The Risks and Rewards of Long-Term Cold Storage
Cold storage eliminates the temptation to sell, but it introduces its own risks. Private keys can be lost. Hardware wallets can fail. Seed phrases stored on paper can be destroyed by fire or water. For every story of an early Ethereum investor cashing out millions, there are untold stories of wallets that will never be accessed again because the keys are gone forever. Chainalysis estimates that roughly 20% of all Bitcoin is permanently lost. Ethereum’s numbers are harder to pin down, but analysts believe between 5-10% of the original ICO allocation may be in permanently inaccessible wallets. The reward of cold storage is protection from hacks, exchange failures, and impulsive decisions. The risk is that your fortune becomes a digital tombstone.
Broader Implications for the Ethereum Ecosystem
When a whale moves thousands of ETH after years of silence, the market pays attention. These movements carry implications for price action, market sentiment, and the broader understanding of Ethereum’s token distribution.
Impact of Whale Liquidations on ETH Price
A single sale of 1,300 ETH is unlikely to move the market significantly.

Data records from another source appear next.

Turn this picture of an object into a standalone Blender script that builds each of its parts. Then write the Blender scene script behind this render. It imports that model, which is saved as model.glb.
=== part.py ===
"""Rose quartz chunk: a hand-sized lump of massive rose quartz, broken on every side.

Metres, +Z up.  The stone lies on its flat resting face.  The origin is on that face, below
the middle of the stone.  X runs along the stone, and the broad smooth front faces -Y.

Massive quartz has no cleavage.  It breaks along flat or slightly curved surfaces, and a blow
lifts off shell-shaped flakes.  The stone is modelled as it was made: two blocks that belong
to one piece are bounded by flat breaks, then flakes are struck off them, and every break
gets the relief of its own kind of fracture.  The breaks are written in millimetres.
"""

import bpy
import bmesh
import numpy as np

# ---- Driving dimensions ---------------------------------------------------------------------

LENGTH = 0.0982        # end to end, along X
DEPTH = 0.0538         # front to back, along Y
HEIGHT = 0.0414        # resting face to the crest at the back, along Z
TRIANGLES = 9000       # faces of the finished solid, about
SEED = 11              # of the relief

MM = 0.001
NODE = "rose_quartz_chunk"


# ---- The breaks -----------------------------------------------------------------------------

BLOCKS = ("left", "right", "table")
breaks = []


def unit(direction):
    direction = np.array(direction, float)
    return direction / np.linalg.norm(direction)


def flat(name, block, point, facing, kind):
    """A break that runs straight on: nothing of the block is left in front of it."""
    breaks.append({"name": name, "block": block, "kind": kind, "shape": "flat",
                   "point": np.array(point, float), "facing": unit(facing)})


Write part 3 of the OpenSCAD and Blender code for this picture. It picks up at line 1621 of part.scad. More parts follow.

Ethereum’s daily trading volume regularly exceeds $10 billion, so $4.2 million is a rounding error in terms of liquidity. But the signal matters more than the size. When dormant ICO wallets begin moving, traders interpret it as potential sell pressure, and the psychological impact can outweigh the actual volume. In this case, ETH dipped about 1.2% in the hours following the on-chain alerts, though it recovered within a day. The real concern would emerge if multiple dormant wallets activated simultaneously, which has happened during previous market tops. In 2021, several ICO-era wallets moved ETH to exchanges in the weeks before the November peak, a pattern that some analysts now watch as a potential distribution signal.
Tracking Remaining Dormant ICO Wallets
According to data from Dune Analytics dashboards maintained by independent researchers, approximately 3,800 wallets from the original 2014 presale have never made a single outgoing transaction. These wallets collectively hold an estimated 1.2 million ETH, worth roughly $3.9 billion at current prices. Not all of these are “diamond hands” investors waiting for the right moment. Many are likely lost wallets whose owners have died, forgotten their keys, or discarded the hardware holding them. But the ones that do eventually activate will continue to generate headlines and provide fascinating data points about the earliest days of Ethereum’s existence. Platforms like Arkham, Nansen, and Etherscan make tracking these wallets easier than ever, and the crypto community has developed an almost archaeological interest in watching them.
The Future of Early Adopter Profits in Crypto
The era of buying a major protocol token for $0.31 is almost certainly over. Ethereum, Bitcoin, and Solana have all matured past the point where a few hundred dollars can turn into millions through passive holding alone. But the principle behind this presale investor’s windfall hasn’t changed: early participation in genuinely transformative technology, combined with the willingness to hold through brutal volatility, remains the highest-returning strategy in crypto.
The next version of this story probably won’t involve Layer 1 tokens. It’s more likely to come from early participants in real-world asset tokenization protocols, decentralized physical infrastructure networks, or Layer 2 ecosystems that are still in their infancy. The math won’t be as dramatic as a 10,000x return, but the pattern will be familiar: buy early, hold through the noise, and resist the urge to sell during the inevitable crashes.
What this decade-old Ethereum wallet really teaches us isn’t about crypto specifically. It’s about the relationship between time, conviction, and asymmetric risk. The investor risked $4,000 on something most people dismissed as a scam in 2014. Twelve years later, that bet is worth tens of millions. Whether you’re looking at crypto, equities, or any other asset class, the lesson is the same: the biggest returns go to those who can stomach the longest holding periods. The hard part was never finding the opportunity. It was sitting still.